#  > Desenvolvimento >  > Linguagens de Programação >  >  Compilador para Python

## gladiadorjp

Alguém pode me indicar um compilador em python?
Eu uso windows e queria saber como transformo aqueles códigos python em arquivos executáveis (.exe).
Já usei o py2exe mas ele é horrível, uma simples janela Hello World fica com 9 mb.

----------


## SDM

Olá, o motivo pelo qual o py2exe deixa o executavel com 9MB é exatamente pelo fato de Python ser uma linguagem interpretada e não compilada, sendo assim, quando o py2exe "gera um executavel" na verdade ele ta criando um pacote monstro com o interpretador (aquele Python-x.y.z.msi que vc baixa), o seu codigo (que geralmente ocupa uma fração do exe) e as bibliotecas que voce usa.

A boa noticia é que mesmo que vc faça um programa monstruosamente enorme o tamanho do exe nao vai crescer tanto (vc vai precisar de mais de 1 milhao de caracteres pra aumentar o exe em 1MB sem compactacao)

A ma noticia eh que se vc usa muitas bibliotecas de terceiros (gtk, django, cherrypy, etc) o tamanho do exe tende a aumentar...mas ainda assim, se voce ja pegou todas as bibliotecas e ainda assim o tamanho do exe deu 9MB, ele nao vai fugir muito disso independentemente do quanto vc digite.
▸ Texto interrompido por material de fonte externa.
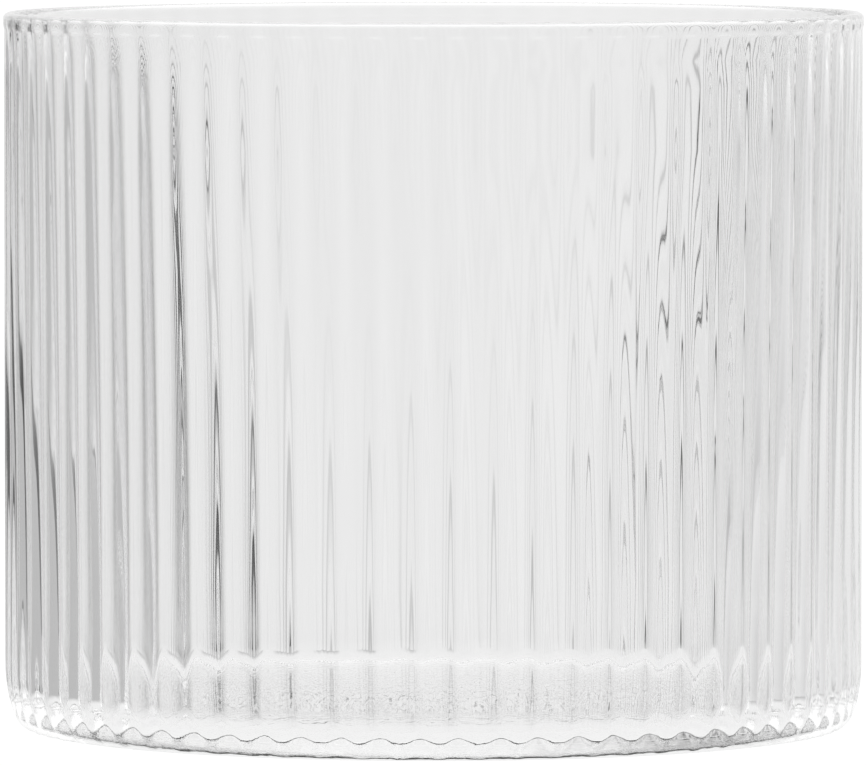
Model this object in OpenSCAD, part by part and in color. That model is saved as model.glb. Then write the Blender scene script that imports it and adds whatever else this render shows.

Outra coisa, se o motivo da sua necessidade do exe for que o script python nao seja visto por qualquer um leigo, vc pode dar uma olhada no freeze...mas se for apenas por conveniencia, aceite os 9mb...afinal o open office tem 150MB soh no instalador.

----------


## gladiadorjp

Já estou quase me conformando com os 9mb... O negócio é o seguinte, eu andei dando uma pesquisada e vi esse tal de Freeze, fiz o download dele e tal mas na hora de funfar eu não sei como usá-lo, pode me ensinar?

----------


## Magnun

Se é só pra esconder o código e evitar alteração, você pode utilizar o bytecode gerado pelo Python para distribuir o seu programa. A única exigência é que o python (e as dependências do seu programa) esteja instalado nas máquinas que vão utilizar seu programa.

----------